A Story of Recovery:

Morning Without Misery


I remember clearly the first time I heard someone in the fellowship of FA speak the words, “Don’t eat no matter what; no matter what, don’t eat.” I also recall thinking, That was easy for her to say; it would take a miracle for me to be in that place. But, one day at a time, miracles like that happen in this program.

Before I came into this program I ate no matter what! Every emotion, every crisis, every concern, was my perfect excuse to put something in my mouth, hoping to rid myself of any uncomfortable feelings. The absence of difficult experiences often caused me to eat even larger quantities. Boredom sent me to the cupboard and the pantry, and I would end each day feeling more and more self-hatred, shame, and regret. Negativity and self-pity were ever-present, and I often forgot to be grateful for the many blessings in my life. When I wasn’t eating, I was smoking and I became sicker, fatter, more hopeless, and more miserable.

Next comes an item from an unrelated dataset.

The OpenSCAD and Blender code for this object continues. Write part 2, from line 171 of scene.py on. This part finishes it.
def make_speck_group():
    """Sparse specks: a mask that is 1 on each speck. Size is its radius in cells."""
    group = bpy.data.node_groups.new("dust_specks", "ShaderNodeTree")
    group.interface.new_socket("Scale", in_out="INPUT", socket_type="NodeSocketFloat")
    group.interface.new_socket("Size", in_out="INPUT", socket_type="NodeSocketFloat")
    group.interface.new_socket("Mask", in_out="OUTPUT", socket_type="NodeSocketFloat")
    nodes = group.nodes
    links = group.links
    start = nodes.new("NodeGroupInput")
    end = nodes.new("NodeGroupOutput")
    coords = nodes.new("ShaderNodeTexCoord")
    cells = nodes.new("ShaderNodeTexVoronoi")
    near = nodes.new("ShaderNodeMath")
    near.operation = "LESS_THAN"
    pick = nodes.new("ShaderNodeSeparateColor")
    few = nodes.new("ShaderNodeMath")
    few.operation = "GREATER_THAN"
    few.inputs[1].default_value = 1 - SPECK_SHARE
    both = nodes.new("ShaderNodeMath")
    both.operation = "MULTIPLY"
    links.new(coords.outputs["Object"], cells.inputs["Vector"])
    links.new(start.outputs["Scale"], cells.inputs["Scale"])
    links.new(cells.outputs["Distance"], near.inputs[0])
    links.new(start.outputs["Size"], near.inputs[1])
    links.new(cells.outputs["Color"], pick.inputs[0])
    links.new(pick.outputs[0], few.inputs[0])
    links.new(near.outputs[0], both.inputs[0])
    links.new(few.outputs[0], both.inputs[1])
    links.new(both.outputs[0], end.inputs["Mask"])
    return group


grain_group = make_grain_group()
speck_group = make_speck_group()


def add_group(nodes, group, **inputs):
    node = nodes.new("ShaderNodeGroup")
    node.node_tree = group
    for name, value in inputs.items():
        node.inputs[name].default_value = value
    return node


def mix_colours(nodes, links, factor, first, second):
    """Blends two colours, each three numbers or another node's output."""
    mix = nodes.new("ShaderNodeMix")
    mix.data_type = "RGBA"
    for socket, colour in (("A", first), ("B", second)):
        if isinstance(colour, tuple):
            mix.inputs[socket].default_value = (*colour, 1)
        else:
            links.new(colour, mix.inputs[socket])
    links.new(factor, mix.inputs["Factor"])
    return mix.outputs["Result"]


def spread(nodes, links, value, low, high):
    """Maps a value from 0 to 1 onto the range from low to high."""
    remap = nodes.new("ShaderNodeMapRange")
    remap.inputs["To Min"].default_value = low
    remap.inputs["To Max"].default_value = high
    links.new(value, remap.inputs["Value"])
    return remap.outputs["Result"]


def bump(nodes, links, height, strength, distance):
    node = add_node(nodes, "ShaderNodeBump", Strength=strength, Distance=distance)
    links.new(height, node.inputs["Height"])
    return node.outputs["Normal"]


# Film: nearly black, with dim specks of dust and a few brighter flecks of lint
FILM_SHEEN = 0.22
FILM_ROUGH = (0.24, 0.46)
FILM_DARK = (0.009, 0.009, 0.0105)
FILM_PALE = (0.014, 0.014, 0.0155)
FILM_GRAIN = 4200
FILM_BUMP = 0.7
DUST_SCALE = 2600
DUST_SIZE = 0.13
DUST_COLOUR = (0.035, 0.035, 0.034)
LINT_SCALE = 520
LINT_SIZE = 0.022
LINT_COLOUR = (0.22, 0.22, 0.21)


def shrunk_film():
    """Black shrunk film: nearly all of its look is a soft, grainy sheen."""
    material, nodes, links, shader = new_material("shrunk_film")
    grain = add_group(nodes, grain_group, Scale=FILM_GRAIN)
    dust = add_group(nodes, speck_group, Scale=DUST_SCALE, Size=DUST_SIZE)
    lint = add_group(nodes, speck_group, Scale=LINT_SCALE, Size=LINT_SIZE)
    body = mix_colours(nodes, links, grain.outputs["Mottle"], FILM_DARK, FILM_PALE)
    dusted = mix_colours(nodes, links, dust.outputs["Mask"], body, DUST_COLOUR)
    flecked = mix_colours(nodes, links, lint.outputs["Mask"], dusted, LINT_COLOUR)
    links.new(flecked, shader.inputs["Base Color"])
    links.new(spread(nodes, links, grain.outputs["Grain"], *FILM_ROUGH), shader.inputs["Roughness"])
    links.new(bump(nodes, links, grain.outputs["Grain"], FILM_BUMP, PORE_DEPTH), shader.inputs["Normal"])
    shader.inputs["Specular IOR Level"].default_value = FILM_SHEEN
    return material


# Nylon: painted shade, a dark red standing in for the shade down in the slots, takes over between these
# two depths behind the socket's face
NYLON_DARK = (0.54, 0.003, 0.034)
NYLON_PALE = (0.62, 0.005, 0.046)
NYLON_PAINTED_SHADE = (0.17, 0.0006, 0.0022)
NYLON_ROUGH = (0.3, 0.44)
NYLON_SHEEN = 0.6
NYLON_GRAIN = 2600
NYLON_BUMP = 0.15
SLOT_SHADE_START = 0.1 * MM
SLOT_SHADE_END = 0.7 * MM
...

I recall being horrified when the scale read 220 pounds. My clever solution to that problem was to stop weighing myself. I know that my weight continued to climb, and soon I was so in trouble physically, that I finally forced myself to see a doctor. Hypertension, outrageous cholesterol numbers, diabetes, and low thyroid were my official diagnoses, but I knew that the mental state I was in was even bleaker. With medicine and regular doctor visits, I lost 40 pounds, but my addiction and mental illness were still progressing. I knew I was desperate, delusional, and dead inside. I opened my eyes each morning disappointed that I made it through the night, and despairing that I had to face another day knowing it would hold the same misery as the day before.

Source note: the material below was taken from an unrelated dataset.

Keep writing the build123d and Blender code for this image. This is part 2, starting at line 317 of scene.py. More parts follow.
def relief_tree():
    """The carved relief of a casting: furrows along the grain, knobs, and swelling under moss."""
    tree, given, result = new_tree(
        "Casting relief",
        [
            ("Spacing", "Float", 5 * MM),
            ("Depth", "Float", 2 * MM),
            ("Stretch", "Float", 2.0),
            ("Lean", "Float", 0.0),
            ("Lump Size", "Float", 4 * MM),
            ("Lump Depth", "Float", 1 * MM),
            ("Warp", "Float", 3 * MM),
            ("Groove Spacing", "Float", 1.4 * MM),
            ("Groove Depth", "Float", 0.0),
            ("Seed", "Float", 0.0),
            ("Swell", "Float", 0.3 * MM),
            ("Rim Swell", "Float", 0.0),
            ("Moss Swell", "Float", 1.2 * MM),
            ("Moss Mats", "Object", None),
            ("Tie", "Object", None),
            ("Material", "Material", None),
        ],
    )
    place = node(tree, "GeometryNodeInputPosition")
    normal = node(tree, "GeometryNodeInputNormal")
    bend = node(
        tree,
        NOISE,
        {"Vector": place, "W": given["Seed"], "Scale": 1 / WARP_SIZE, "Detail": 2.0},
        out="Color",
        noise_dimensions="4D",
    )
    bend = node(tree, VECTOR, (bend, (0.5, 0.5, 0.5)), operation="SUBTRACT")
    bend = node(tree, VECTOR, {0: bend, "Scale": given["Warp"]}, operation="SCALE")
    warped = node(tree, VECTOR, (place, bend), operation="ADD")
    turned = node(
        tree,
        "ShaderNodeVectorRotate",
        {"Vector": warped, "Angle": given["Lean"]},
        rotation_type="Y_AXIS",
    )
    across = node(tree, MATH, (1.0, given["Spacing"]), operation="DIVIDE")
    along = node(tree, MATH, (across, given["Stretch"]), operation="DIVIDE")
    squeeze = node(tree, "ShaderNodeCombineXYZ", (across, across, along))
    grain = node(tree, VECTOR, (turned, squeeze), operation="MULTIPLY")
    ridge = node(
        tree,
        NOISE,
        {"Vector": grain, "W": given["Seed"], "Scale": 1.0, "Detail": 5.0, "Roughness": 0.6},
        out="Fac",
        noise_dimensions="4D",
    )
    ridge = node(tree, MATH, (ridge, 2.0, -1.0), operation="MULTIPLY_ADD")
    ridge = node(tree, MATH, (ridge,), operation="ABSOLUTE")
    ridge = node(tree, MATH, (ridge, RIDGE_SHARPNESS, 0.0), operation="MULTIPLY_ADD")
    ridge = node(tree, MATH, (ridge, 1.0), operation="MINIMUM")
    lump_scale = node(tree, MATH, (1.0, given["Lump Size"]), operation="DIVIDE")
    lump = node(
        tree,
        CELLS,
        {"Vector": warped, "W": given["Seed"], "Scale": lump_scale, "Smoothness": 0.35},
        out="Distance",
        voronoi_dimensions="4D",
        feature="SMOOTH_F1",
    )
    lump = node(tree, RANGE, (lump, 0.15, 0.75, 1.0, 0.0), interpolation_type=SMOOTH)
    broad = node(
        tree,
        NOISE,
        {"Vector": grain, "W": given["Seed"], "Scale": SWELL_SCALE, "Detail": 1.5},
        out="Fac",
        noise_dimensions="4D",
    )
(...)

Through the grace of God, and the suggestion and love of someone in the FA fellowship, I walked through the doors of this program and found a feeling I had never truly known—a feeling that I belonged. God worked through the people of this program, (especially my sponsor) and I learned that there was a solution for me. Sitting in quiet time with God, I began to have a measure of clarity, real hope, and a true sense of gratitude. If I was willing to follow those who had gone before me, and to stand with others doing the same, I could have a new and better life.

Although I am still dealing with some minimal medical issues, I have lost close to 48 pounds in this program. Losing that weight makes me truly grateful, but in about 15 months time, what I have gained continues to amaze me even more.  No matter what is happening—no matter what I am feeling—eating is not my solution if I remain willing, one day at a time. I now know and pray to always remember that putting food and cigarettes into this body does not give me, for one instant, the freedom, satisfaction, and joy that growing closer to my Higher Power gives me. I can fill this hole within me, but not with food.

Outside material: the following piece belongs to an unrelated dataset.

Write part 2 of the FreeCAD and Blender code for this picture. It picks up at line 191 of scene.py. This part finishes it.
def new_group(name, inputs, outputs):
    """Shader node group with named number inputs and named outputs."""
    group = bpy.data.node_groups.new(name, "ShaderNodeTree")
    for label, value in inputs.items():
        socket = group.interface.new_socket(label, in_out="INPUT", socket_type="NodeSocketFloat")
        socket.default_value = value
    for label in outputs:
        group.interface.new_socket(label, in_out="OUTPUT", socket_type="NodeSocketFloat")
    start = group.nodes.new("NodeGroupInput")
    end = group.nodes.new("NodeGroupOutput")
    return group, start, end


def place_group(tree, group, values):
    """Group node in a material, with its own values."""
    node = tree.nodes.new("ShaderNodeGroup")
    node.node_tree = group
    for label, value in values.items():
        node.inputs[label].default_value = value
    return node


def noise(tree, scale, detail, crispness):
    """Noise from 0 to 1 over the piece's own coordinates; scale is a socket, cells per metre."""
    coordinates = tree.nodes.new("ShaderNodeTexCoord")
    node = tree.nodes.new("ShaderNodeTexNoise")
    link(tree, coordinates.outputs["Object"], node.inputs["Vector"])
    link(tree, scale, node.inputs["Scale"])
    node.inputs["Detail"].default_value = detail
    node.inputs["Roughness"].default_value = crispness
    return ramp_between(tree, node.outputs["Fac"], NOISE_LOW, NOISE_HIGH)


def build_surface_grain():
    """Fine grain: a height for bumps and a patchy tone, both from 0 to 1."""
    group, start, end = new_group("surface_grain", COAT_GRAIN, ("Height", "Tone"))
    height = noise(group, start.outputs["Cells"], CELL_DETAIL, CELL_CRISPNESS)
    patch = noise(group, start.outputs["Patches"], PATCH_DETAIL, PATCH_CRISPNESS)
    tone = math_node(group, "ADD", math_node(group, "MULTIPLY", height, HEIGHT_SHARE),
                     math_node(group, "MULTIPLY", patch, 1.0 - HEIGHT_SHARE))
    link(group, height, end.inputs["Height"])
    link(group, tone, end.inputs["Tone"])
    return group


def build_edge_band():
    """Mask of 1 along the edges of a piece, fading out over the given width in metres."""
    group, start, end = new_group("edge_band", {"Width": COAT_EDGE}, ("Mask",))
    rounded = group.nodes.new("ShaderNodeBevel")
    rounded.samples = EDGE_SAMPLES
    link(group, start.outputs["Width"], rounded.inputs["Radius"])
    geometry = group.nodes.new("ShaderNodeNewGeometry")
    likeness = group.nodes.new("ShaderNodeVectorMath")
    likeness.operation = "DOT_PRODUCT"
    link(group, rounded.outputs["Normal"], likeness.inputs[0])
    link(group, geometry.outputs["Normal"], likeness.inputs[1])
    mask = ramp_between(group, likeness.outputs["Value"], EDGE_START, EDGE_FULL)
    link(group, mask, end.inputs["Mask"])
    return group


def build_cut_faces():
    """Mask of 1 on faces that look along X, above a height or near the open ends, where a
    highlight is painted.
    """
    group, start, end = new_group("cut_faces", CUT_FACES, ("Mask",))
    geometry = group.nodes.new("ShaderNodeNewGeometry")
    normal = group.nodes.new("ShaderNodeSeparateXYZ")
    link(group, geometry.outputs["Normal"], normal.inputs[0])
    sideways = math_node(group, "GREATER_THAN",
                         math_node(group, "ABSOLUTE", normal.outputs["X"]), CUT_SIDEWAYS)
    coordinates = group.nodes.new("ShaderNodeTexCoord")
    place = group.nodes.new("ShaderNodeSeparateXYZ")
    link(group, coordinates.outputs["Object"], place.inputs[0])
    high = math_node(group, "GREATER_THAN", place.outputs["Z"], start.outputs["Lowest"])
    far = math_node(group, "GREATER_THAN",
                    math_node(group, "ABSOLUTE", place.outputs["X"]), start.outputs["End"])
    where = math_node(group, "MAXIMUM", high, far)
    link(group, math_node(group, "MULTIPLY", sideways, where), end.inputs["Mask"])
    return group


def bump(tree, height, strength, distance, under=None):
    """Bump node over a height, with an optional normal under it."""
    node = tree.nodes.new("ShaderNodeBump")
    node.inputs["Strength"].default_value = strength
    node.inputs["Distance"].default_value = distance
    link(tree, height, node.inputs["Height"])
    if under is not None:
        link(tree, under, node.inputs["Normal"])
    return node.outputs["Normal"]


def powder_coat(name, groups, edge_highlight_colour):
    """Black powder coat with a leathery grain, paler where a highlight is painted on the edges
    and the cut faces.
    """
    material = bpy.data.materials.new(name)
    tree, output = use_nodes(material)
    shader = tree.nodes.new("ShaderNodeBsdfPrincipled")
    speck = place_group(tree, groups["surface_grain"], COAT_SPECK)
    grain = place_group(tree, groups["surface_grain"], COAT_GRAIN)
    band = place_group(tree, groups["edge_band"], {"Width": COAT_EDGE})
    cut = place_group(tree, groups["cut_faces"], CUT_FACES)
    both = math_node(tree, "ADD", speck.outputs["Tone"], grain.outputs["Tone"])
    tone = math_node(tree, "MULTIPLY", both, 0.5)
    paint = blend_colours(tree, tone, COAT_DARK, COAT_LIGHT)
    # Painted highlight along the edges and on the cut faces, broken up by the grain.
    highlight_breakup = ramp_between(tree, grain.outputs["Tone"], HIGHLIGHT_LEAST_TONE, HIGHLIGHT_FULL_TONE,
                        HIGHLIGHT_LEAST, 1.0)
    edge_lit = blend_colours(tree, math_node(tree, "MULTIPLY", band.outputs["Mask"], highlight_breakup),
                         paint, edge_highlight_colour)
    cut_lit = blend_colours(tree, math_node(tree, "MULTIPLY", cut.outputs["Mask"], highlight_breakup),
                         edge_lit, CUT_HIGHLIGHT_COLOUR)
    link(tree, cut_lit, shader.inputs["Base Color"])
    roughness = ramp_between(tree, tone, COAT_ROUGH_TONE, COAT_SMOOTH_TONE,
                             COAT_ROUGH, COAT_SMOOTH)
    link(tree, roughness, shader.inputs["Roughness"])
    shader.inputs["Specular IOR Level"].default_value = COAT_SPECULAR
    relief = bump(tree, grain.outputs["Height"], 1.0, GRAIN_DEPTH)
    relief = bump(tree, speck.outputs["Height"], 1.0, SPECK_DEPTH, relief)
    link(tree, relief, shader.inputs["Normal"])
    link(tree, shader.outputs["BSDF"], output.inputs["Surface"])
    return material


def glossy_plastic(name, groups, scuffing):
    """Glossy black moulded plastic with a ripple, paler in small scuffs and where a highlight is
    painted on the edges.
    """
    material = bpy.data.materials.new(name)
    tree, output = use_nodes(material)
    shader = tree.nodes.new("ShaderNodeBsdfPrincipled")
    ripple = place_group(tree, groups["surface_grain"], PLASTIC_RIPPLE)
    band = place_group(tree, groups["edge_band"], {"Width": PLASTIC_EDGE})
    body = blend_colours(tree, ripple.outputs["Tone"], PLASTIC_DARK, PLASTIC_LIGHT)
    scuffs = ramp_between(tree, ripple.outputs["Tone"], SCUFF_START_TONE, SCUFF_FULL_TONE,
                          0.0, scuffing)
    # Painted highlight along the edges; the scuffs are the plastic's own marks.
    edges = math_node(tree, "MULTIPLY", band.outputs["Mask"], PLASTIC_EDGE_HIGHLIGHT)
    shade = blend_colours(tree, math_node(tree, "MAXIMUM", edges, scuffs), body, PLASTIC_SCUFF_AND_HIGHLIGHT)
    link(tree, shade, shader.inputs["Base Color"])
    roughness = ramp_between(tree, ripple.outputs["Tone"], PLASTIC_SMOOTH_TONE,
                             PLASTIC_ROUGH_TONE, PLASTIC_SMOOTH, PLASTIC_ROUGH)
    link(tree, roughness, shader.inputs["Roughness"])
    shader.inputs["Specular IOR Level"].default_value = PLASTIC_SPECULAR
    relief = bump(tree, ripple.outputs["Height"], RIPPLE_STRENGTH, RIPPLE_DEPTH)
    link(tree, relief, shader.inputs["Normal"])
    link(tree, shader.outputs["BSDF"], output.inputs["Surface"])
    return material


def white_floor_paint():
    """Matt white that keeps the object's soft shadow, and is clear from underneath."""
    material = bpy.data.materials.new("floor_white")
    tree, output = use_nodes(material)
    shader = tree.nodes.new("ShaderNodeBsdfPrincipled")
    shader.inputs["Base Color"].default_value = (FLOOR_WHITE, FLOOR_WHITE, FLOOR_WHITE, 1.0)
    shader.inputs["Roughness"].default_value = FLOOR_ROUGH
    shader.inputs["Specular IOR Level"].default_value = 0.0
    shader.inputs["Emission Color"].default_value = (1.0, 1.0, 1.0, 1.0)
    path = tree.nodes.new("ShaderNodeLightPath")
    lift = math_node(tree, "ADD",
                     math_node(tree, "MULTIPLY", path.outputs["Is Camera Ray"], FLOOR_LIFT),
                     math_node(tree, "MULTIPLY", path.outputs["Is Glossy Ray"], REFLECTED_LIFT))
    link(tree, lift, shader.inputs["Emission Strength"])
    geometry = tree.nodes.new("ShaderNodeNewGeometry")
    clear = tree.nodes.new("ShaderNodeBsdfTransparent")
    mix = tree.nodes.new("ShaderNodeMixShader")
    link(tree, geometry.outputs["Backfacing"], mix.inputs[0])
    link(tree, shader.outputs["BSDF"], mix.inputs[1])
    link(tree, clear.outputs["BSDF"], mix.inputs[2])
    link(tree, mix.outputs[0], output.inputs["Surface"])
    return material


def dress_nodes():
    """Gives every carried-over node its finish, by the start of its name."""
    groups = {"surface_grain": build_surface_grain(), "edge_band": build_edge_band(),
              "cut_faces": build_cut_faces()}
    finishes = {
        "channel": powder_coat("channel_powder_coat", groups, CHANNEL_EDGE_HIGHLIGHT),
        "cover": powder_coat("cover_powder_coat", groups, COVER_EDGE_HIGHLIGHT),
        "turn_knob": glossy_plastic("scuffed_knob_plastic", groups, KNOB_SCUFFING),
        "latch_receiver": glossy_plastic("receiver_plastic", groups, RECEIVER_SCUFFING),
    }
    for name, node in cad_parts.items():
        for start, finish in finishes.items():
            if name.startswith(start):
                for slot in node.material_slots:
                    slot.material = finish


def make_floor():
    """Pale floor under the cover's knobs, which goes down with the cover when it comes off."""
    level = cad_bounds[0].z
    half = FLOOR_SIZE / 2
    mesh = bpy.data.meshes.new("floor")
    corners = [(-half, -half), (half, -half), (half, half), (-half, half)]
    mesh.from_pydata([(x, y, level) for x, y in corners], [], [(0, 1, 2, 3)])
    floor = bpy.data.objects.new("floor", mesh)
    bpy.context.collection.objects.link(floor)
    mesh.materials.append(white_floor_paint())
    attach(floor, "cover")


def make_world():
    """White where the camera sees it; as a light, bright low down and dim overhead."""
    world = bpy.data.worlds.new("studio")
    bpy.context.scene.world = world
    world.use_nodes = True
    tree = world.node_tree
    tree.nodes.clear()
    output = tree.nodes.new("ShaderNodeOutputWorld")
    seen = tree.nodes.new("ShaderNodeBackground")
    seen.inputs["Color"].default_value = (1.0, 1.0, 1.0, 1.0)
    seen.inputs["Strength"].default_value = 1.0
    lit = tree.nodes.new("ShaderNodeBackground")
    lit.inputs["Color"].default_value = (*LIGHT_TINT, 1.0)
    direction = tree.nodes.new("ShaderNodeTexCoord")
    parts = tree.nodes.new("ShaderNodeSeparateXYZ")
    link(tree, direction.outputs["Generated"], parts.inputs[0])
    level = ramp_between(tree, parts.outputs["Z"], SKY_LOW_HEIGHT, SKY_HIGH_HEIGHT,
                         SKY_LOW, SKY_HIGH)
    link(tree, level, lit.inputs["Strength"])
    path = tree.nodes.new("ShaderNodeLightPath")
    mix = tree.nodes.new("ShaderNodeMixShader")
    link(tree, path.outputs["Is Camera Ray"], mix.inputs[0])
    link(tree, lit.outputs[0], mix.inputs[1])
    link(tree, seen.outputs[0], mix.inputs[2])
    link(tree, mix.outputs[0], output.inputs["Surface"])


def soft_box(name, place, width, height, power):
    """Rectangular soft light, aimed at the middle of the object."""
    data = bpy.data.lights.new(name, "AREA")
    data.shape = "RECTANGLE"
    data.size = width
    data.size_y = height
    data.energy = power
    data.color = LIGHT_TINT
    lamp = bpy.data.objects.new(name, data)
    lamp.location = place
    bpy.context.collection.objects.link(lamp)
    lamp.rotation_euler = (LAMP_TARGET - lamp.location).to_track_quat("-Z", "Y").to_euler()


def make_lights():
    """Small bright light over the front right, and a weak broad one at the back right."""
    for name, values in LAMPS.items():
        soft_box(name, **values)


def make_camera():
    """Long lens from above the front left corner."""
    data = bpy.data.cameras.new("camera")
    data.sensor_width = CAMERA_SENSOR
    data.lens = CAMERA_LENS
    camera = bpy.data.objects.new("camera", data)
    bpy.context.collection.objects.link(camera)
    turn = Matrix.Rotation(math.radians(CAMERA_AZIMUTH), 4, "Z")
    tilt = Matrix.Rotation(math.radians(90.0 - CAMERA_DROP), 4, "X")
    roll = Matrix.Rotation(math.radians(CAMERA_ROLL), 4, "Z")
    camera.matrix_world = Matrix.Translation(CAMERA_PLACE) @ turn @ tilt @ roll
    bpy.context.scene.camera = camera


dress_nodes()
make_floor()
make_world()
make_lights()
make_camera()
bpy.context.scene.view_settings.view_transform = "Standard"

I have so much to learn and so far to go, but each day I know now that I have tools and God’s power to become what I am meant to be. I have to do my part. That isn’t always easy for me, but I don’t have to do it alone.

I have learned that the phrase, “Don’t eat, no matter what; no matter what, don’t eat,” is not easy for any other food addict to practice either. One day at a time, with God’s help and the tools of this amazing program and fellowship, we work together to help each other do it anyway, no matter what. Through the experience, strength, and hope that we bring to each other, we can choose to live a different way.